Guilty Gear’s brute force nature encases disparity between its roster’s attributes, highlighted by their abilities and difficulty. Ranked with a star system that details their respective accessibility, each character’s “Ease of Use” will bear a balance for either newcomer or dedicated fan; The higher the rank, the easier to use. As appealing as it may be to select Faust on first go, his design is purposely built for fans that have poured countless hours into the franchise. If you’re unacquainted with the series, it’s best to begin with May or Ky Kiske – two of the title’s most reliant and accessible. However, if you feel that your dextrous nature could tale up the challenge of portraying Zato-1, then by all means. But I would urge those that are looking to fan the flames of this foray, by initially taking the fight to the multiple single player modes on offer.
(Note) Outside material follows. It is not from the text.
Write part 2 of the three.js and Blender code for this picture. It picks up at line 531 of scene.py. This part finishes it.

The traditional Arcade Mode selection is on offer for those looking to tear through a tower of singular rounds, while Vs. CPU allows you to customise the exhibition by choosing which characters partake in your personalised sparring. Survival delivers an endurance mode which throws the player into the deep end. An endless barrage of concentrated combat designed to grind, and record your performance. By barrelling through the roster until the bitter-sweet end, you’re given a report of overall achievements which tell the tale of the tape. A showing of discern in certain skills like Offense, Defense, Technique and Heart will aid you to balance your approach. Strive’s Dojo will train you to become acclimated with the basics of each character in Tutorial, while Mission mode up’s the ante by carefully instructing those hopeful in performing a flurry of feasible combinations.
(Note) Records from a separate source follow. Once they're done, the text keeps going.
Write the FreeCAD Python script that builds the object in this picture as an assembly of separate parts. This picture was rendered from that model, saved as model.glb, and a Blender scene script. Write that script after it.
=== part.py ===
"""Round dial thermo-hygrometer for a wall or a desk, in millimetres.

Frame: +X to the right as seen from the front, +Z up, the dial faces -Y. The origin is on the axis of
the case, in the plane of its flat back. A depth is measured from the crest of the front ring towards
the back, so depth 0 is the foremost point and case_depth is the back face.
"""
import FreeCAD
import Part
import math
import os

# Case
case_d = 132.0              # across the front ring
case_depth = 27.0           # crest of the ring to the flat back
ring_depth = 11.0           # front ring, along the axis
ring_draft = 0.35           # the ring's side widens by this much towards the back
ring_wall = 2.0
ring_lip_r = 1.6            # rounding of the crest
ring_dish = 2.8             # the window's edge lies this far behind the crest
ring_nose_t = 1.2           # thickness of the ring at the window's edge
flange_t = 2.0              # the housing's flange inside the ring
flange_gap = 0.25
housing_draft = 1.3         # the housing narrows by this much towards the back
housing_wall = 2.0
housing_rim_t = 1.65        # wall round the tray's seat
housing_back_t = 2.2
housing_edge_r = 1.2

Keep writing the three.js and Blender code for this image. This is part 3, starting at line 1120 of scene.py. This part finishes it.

Guilty Gear Strive is set to change the game, by pushing through the conventional combat archetype that has been dominated by associated fighter's within the category.
The franchise has established its integrity around an aesthetic unmatched to those that have sought to match Guilty Gear’s profound allure. A distinct quality in audio-visual that seeks to elevate its exposition above the rest, resonates throughout its library of releases and re-releases. But Strive takes it above and beyond what has capsized a mastery in morphing hand-drawn Japanese animation to technical marvel. Series creator, developer and lead designer Daisuke Ishiwatari, has managed to manifest his vision with his litany of talents. From illustrating artwork to composing the title’s soundtrack, every corner carved out in Strive has been concisely coerced in displaying a merriment of beauty, accompanied by an incredibly rocking overture – quite apropos from each battle’s onset which is aptly initiated with the all-time classic “Let’s Rock!”.
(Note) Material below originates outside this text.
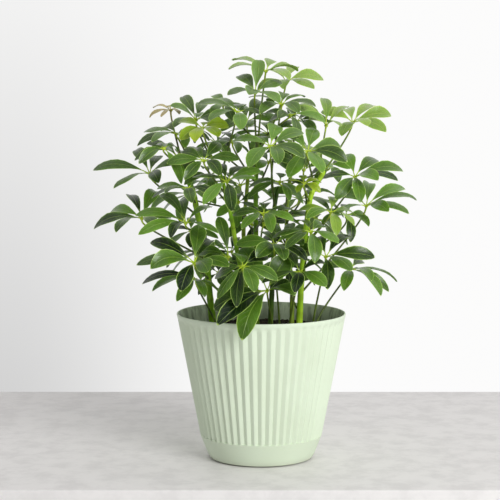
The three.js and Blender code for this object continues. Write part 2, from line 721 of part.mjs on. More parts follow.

✔️Smooth, seamless and appealing. An aesthetically rich fighter.
✔️Balance is key. Does an incredible job training newcomers to the niche franchise.
✔️Soundtrack is marvellous. Coincides with the gritty allure Strive attains.
❌Online Lobby needs an overhaul.
Guilty Gear’s complex history comes to a head in Strive. A biblical catalogue is amassed within the game for those that are looking to investigate the franchise and its lore before escaping into its campaign. It’s not the most alluring way to invest your time, but it’s detailed analysis and mapped story-tree are an impressive way of summarising 23 years in one swoop. Now for Strive’s story mode, expect to be entertained by a lumpsum of exposition and dialogue that is delivered in a series of sequences that are attached, before even entering your first encounter. For better or for worse, the campaign is encased within a five hour cinematic experience with trickles of combat that are scattered in between.
Expressed more as of a feature length CGI Japanese animation, rather than a contrast between the familiarities of industry standard fighters, Strive’s disparity sets it apart, targeting a devotee rather than a newcomer. A compelling narrative is attached to the campaign, but without an emotional attachment to its cast, many casual players will find it difficult to connect. Regardless, “the juice is worth the squeeze” if you’re looking to encroach yourself within Strive’s enigmatic and dazzling display between presentation and practicality. Network looks to set a gold-standard in net coding, posing an exemplary demonstration in non-stop, high-octane combat without stoppage or lag. Quite possibly the smoothest online experience I’ve had in quite a long time on console, but there is a caveat that seems like a minor deterrent.
As cute as it may be, the lobby for Guilty Gear Strive’s online experience is clunky, hard to navigate and does nothing to elevate or encourage users into wanting to explore it other than standing around and hoping someone approaches you to battle. While it does try its hand at developing a new aesthetic in online experience, especially fighters that have bland lobby screens and loading times, the “mini-game” feel is void of substance. A plethora of custom skins and outfits to customise your avatar are readily available, personalising your look and appeal but is more or less filler for those waiting to battle. Personally, I would rather have had a standard exhibition waiting screen where the game pairs players in similar classes for random combat. The struggle in constantly finding players that aren’t already engaging in battle does discourage anyone from wanting to return to the mode, but again online is certainly a staple event in Strive that raises the bar exponentially in overall experience.
Guilty Gear Strive is set to change the game, by pushing through the conventional combat archetype that has been dominated by associated fighter’s within the category. Setting a precipice for its future by teasing a cavalcade of collectibles and the additional combat pack, Strive is set to be seen in the spotlight for a lengthy period in our current gaming climate. There’s no doubt that Guilty Gear continues to demonstrate traits that may stifle itself from being commercially recognised as a top franchise, but it maintains status quo as a fighting great within its respective genre. Its diverse range fluxes from competitive to casual depending on which the player prefers, then alternates between various styles that is purposely designed to cater a wider range of audience within the arcade architype. It’s an engaging, yet humbling experience and one I’m sure to return to every so often.